そして、この想いだけで突き進んだ結果どうなるかというと、
離農
なんですね。
すべての人が離農するわけではありませんし、就農してすぐに気がつく人もいるのですが、
育てたい、育てたい
という気持ちが先にいってしまうと、本来は先に来るべき考えが置き去りにされてしまって、結果として離農の道を突き進むことになってしまいます。
じゃあ何を忘れがちなのかといえば、以前の記事で書きましたが
売りたい、売りたい
という気持ちです。
なんで農業をやりたいのかといえば、ストレートな表現をすればお金を稼ぎたいということですよね。
お金を稼ぐことが主目的ではないにしても、生活のためには稼ぎが必要だと思っているから農業をするんですよね。
だとすれば、まず考えなければならないのは育てた農産物をお金に換えていく方法です。
農産物を売ってお金に換えることが、農業を仕事にする目的のひとつだからです。
 

ギター職人
これって商売の基本ですよ。
いいものをつくれば売れる、というのは芸術家や職人によくみられる思考ですが、
だれに買ってほしい商品なのか
が明確になっていないと、せっかくいいものをつくっても自己満足で終わってしまいます。
売れるための商品をつくる、といってもいいでしょう。
    詳しくは新規就農でまず最初に考えること~ターゲットの絞り込み

 

農法の選択は目的ではなく手段

農法で悩む
誰に売りたいのかが明確になって、ここでようやく農法を選ぶことになります。
不特定多数に向けて販売しているスーパーの店頭に並べられるものだから、なるべく大きさや形が均一になるように品種を選んだり栽培方法を選んだりしていく。
とにかく安さを求められるので、無農薬栽培で安全性を主張するよりも効率的に大量生産ができるような体制をつくっていくことになります。
顧客に求められていない無農薬という基準を気にして労働生産性を落としてしまうよりも、農薬を適正使用しながら安定生産することのほうが売るための栽培としては賢い選択です。

 

味にこだわるレストランのシェフに向けて、野菜の美味しさを引き出せるような栽培をしていく。
肥料によって育てていくというよりも、野菜自身の生命力を信じて野性味あふれる育ち方ができるように無肥料で環境を整えていく、という栽培になるかもしれません。
耕さないほうが野菜の生命力を引き出せるというのであればそうすればいいし、草と共存させたほうが力強さを感じさせる味になるというのであればそのように栽培すればいい。
買ってほしい人がなにを望んでいるかによって栽培方法を変えるべきです。

そこには自然農法じゃなければダメとか自然栽培以外は考えられない、といった農法による縛りはありません。
自然農法では耕さないことが基本だから
ではなくて
耕さないことで顧客が求める品質の商品を作り出せる
からそうする。
という考え方が大切です。
ただし、この考え方をするには栽培の本質を理解しなければいけません。
なぜ耕すのか、なぜ草を生やすのか、なぜ肥料を入れるのか、なぜ畝を立てるのか、なぜトマトは芽かきをするのか、なぜジャガイモは土寄せが必要なのか、なぜ?、なぜ?・・・・・・。
正解不正解はありませんが自分なりに答えを見つけたうえで、それぞれについて自分に合った方法を選択していく必要があります。
すべては顧客が満足する商品を提供するという目的のためです。
耕すとか肥料を入れるとか、そういうのは目的を達成するための手段にすぎません。
●●農法で野菜を育てています、というのは目的ではなく手段だということに気がついてください。

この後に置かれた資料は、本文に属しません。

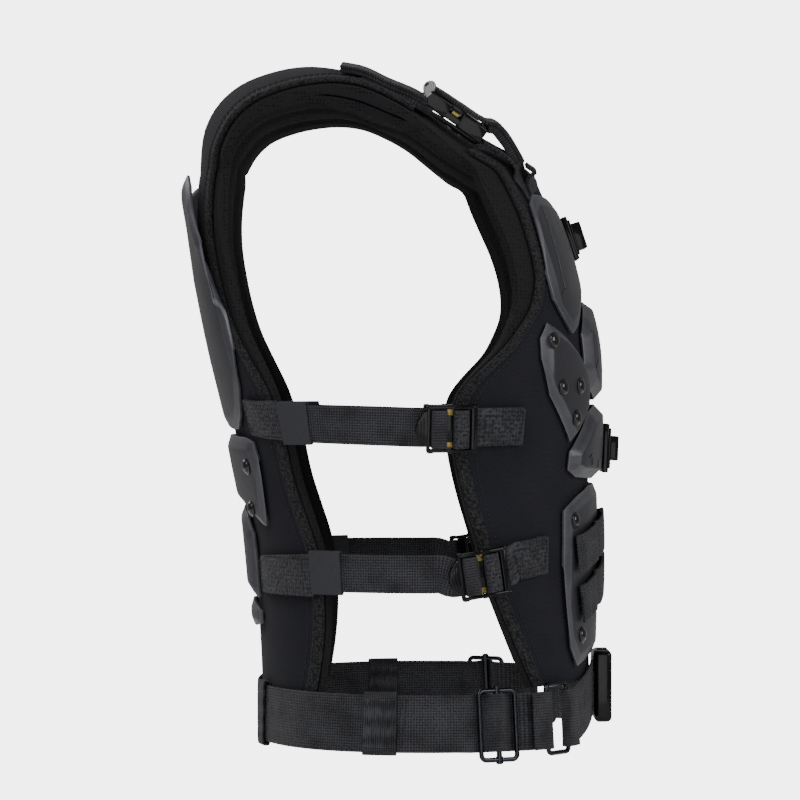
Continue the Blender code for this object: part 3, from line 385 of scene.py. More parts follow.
def cloth_surface():
    """The cloth from the front hem to the back hem as fine rows, with normals and setbacks."""
    def body_rows(table, from_back):
        return [np.array([torso_spot(girth, z, from_back) for girth in np.linspace(neck, arm, FINE)])
                for z, neck, arm, _ in table]

    rows = body_rows(FRONT_ROWS, False) + [shoulder_curve(row) for row in SHOULDER_ROWS]
    rows += body_rows(BACK_ROWS, True)
    setbacks = [row[-1] for row in FRONT_ROWS + SHOULDER_ROWS + BACK_ROWS]
    grid = fair(np.array(rows), FINE_STEPS)
    places = np.arange(len(grid)) / FINE_STEPS
    inside = np.interp(places, range(len(setbacks)), setbacks)
    necks = [row[1] for row in FRONT_ROWS] + [1.0] * len(SHOULDER_ROWS) + [row[1] for row in BACK_ROWS]
    for place, row in zip(places, grid):
        if max(necks[int(place)], necks[min(int(math.ceil(place)), len(necks) - 1)]) == 0.0:
            row[0, 0] = 0.0
    normals = np.cross(np.gradient(grid, axis=1), np.gradient(grid, axis=0))
    normals /= np.linalg.norm(normals, axis=2)[:, :, None]
    if np.sum(normals * (grid - TORSO_CENTRE)) < 0:
        normals = -normals
    normals[np.abs(grid[:, :, 0]) < ON_CENTRE, 0] = 0.0
    normals /= np.linalg.norm(normals, axis=2)[:, :, None]
    return grid, normals, inside


CLOTH, CLOTH_NORMALS, SETBACKS = cloth_surface()
LAST_PLACE = (len(CLOTH) - 1) / FINE_STEPS
# Each panel's name, and where it starts and ends from hem to hem
PANEL_SPANS = (
    ("front", 0.0, len(FRONT_ROWS) + FRONT_PANEL_END - 1),
    ("back", len(FRONT_ROWS) + BACK_PANEL_START, LAST_PLACE),
)


def run_lengths(points):
    """Distance along a line of points, at each of them."""
    return np.concatenate(([0.0], np.cumsum(np.linalg.norm(np.diff(points, axis=0), axis=1))))


def between(values, lengths, along):
    """A point or normal at a distance along a line of them."""
    return np.array([np.interp(along, lengths, values[:, k]) for k in range(3)])


def cloth_row(place):
    """Row of the cloth at a place from hem to hem: points, normals, lengths and setback."""
    at = min(max(place, 0.0), LAST_PLACE) * FINE_STEPS
    k = min(int(at), len(CLOTH) - 2)
    t = at - k
    points = CLOTH[k] * (1 - t) + CLOTH[k + 1] * t
    normals = CLOTH_NORMALS[k] * (1 - t) + CLOTH_NORMALS[k + 1] * t
    return points, normals, run_lengths(points), SETBACKS[k] * (1 - t) + SETBACKS[k + 1] * t


def cloth_rows(places):
    return {round(place, 6): cloth_row(place) for place in places}


def cloth_at(row, inset, lift):
    """Point and normal on a cloth row at a distance in from its arm edge."""
    points, normals, lengths, _ = row
    along = min(max(lengths[-1] - inset, 0.0), lengths[-1])
    point = between(points, lengths, along)
    normal = unit(between(normals, lengths, along))
    if inset < 0:
        point = point - unit(points[-1] - points[-2]) * inset
    return point + normal * lift, normal


def deselect():
    if bpy.context.mode != "OBJECT":
        bpy.ops.object.mode_set(mode="OBJECT")
    bpy.ops.object.select_all(action="DESELECT")


def choose(made):
    deselect()
    made.select_set(True)
    bpy.context.view_layer.objects.active = made


def modify(made, kind, **settings):
    """Adds a modifier with its settings and applies it."""
    choose(made)
    change = made.modifiers.new(kind.title(), kind)
    for key, value in settings.items():
        setattr(change, key, value)
    bpy.ops.object.modifier_apply(modifier=change.name)


def smooth_finish(made, degrees):
    """Smooth faces, with the edges sharper than an angle kept."""
    choose(made)
    bpy.ops.object.shade_smooth_by_angle(angle=math.radians(degrees))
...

農業の世界には、農法で縛られている人が非常に多いです。
とくに無農薬を前提とした有機農業をやっている農家に強く見られます。
その農法がお客様の望んでいるものであれば別にかまわないんですが、お客様が欲しいのは自然農法の野菜ではなくて安心して食べられる安全な野菜じゃないですか?
だとしたら、安心して食べられる安全な野菜であれば自然農法じゃなくてもいいということです。
自然農法という枠から外れてもお客様が満足するなら、その縛りがないほうがあなたにとってもいいはずです。
さまざまな農法を勉強して理解して、自分にとってベストな栽培方法を見つけてください。
農法にしばられないでください。